We further integrated Hi-C loops, CREs and SEs with target genes, and variant associations identified in our SMR, eCAVIAR, coloc and moloc analyses. In SMR analysis of mQTL and AMD GWAS with CRE, SE and loops, we identified target genes for 3 associations (MEPCE; ZCWPW1 and HTRA1) at 2 AMD loci (PILRB/PILRA, ARMS2/HTRA1) (Supplementary Table 33). For SMR analysis of eQTL and AMD GWAS with CRE, we detected target genes for 2 associations (STAG3L5P and BLOC1S1) at 2 AMD loci (PILRB/PILRA and RDH5/CD63) (Supplementary Table 34). In eCAVIAR analysis of mQTL and AMD GWAS with CRE and loops, we found target genes (ARHGAP21, KMT2E and LINC01004) for 2 colocalizations at 2 loci (ARHGAP21 and KMT2E/SRPK2) (Supplementary Table 35). For E2M_SMR associations, we identified targets genes for 1,058 associations with CRE, 538 associations with SE, and 186 associations with loops (Supplementary Table 36). These analyses also identified high confidence causal links with Hi-C loops between retina eQTLs and mQTLs, and 1 eQTL/mQTL association with ALDH2 identified in E2M_SMR (Fig. 6c). Similarly, for M2E_SMR associations, we identified targets genes for 609 associations with CRE, 516 associations with SE, and 187 associations with loops (Supplementary Table 37). We determined 3 mQTL/eQTL associations with GSTP1 identified in M2E_SMR (Fig. 6d), and 4 eQTL/mQTL and mQTL/eQTL associations with EML1 noted in E2M_SMR and M2E_SMR (Extended Data Fig. 8b). For coloc EM colocalizations, we identified target genes for 790 colocalizations with CRE, 450 colocalizations with SE and 216 colocalizations with loops (Supplementary Table 38). We also discovered a target gene for coloc EM colocalization in LPIN1 gene with Hi-C loops (Extended Data Fig. 8c).

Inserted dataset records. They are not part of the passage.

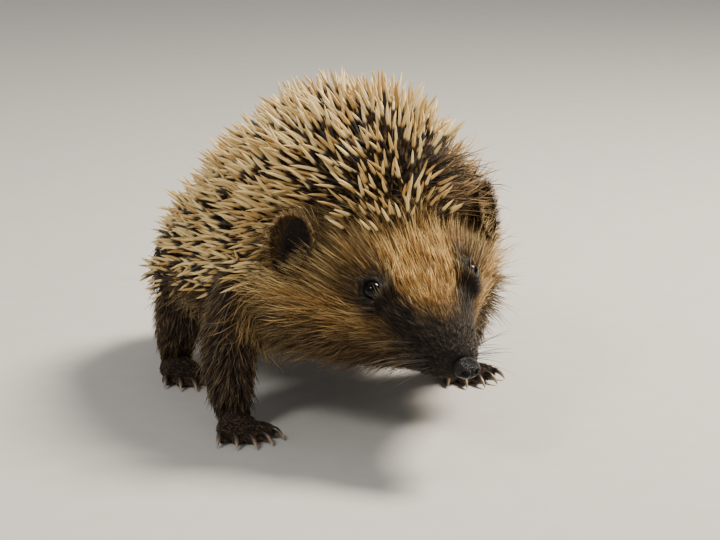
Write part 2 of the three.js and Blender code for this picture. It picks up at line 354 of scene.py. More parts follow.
class Surface:
    """A mesh as arrays: its points in millimetres, its triangles and its edges."""

    def __init__(self, mesh):
        self.mesh = mesh
        self.points = points_of(mesh)
        mesh.calc_loop_triangles()
        self.triangles = read(mesh.loop_triangles, "vertices", 3, np.int32)
        self.loops = read(mesh.loop_triangles, "loops", 3, np.int32)
        self.edges = read(mesh.edges, "vertices", 2, np.int32)
        self.degree = np.maximum(np.bincount(self.edges.ravel(), minlength=len(self.points)), 1)

    def crosses(self):
        a, b, c = (self.points[self.triangles[:, i]] for i in range(3))
        return np.cross(b - a, c - a)

    def areas(self):
        return np.linalg.norm(self.crosses(), axis=1) / 2

    def normals(self):
        crosses = self.crosses()
        total = np.zeros_like(self.points)
        for i in range(3):
            for axis in range(3):
                total[:, axis] += np.bincount(
                    self.triangles[:, i], crosses[:, axis], len(self.points)
                )
        return unit(total)

    def relaxed(self, values, rounds, strength=0.5):
        """Values at the points, each drawn towards the mean of its neighbours."""
        out = np.array(values, float)
        flat = out.reshape(len(out), -1)
        a, b = self.edges.T
        for _ in range(rounds):
            for column in range(flat.shape[1]):
                total = np.bincount(a, flat[b, column], len(flat))
                total += np.bincount(b, flat[a, column], len(flat))
                flat[:, column] += strength * (total / self.degree - flat[:, column])
        return out

    def store(self):
        place_points(self.mesh, self.points)
        return self.mesh


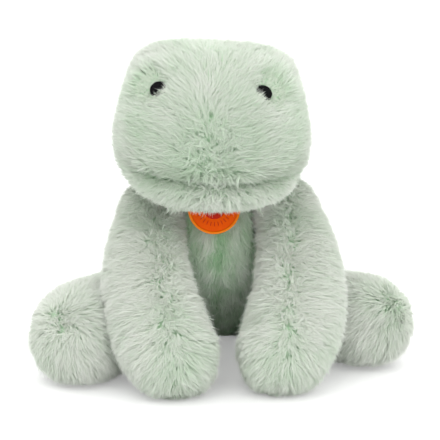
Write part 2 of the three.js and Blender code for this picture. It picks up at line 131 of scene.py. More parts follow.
# Long pile
lock_spacing = 1.32 * mm
scatter_tries = 6  # places tried for each square of the spacing
scatter_cell = 1.22  # one place is kept in each cell of this many spacings
lock_radius = 1.0 * mm  # roots of one lock lie within this of its middle
lock_strands = 4  # drawn to the tip of the lock
loose_strands = 5  # fill the pile between the locks
strand_width = 0.46 * mm  # at its bend
pile_rise = 3.9 * mm  # how far the combed tips stand off the cloth
pile_run = 10.5 * mm  # how far they lie over along the cloth
floor_clearance = 0.35 * mm  # strands stop this far above the floor
floor_scatter = 0.5 * mm  # or up to this much higher
fold_reach = 13 * mm  # the pile is painted deeper in tone this near to another form, as painted shade in the fold
fold_shade = 0.95
limb_fold_shades = {"leg_left": 0.4, "leg_right": 0.4, "arm_left": 0.75, "arm_right": 0.75}  # less painted shade on limbs, which part in motion
room_beside = 1.3  # how much more room a lock has than its distance from what stands beside it
least_room = 1.6 * mm  # a lock with less room in front of it is left out
tone_columns = 64
bend_share = 0.45  # place of a strand's bend in its colours, from root to tip
bend_rise, bend_run = 0.72, 0.36  # shares of its rise and run that a strand has at its bend
stray_share = 0.1  # strands that stand higher than the rest
stray_lift = 0.45
length_spread = 0.16
loose_length = 0.86
gathers = 0.2, 0.05  # shares of their way to the lock's middle that drawn and loose strands lean in
scatters = 1.0, 1.6  # how far the tips of drawn and loose strands stray, in radii of the lock
upright_scatter = 1.5  # how much farther they stray where the pile stands up
lock_drift = 0.6
roll_spread = 0.2  # radians that strands are turned about their length
most_roll = 0.8
tone_spread = 0.08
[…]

Genes and pathways influenced by DNA methylation and associated with AMD
To obtain a non-redundant set of genes, we merged the target genes identified in mQTL and AMD GWAS analyses using SMR, eCAVIAR, coloc and moloc. We identified 4 target genes at 3 loci by SMR, 15 target genes at 8 loci using eCAVIAR, 58 target genes at 11 loci using coloc, and 10 target genes at 3 loci using moloc. By combining the target genes from the four methods, we identified a total of 87 non-redundant genes that are influenced by DNAm (Supplementary Table 39; 50 of these genes are at the reported AMD GWAS loci and 37 are new target genes. These genes belonged to a range of biological processes including mTOR signaling and RHOF GTPase cycle (Reactome, gProfiler adj. P < 0.05), and regulation of actin cytoskeleton reorganization and glycosylation (Gene Ontology, GeneEnrich adj. P < 0.05).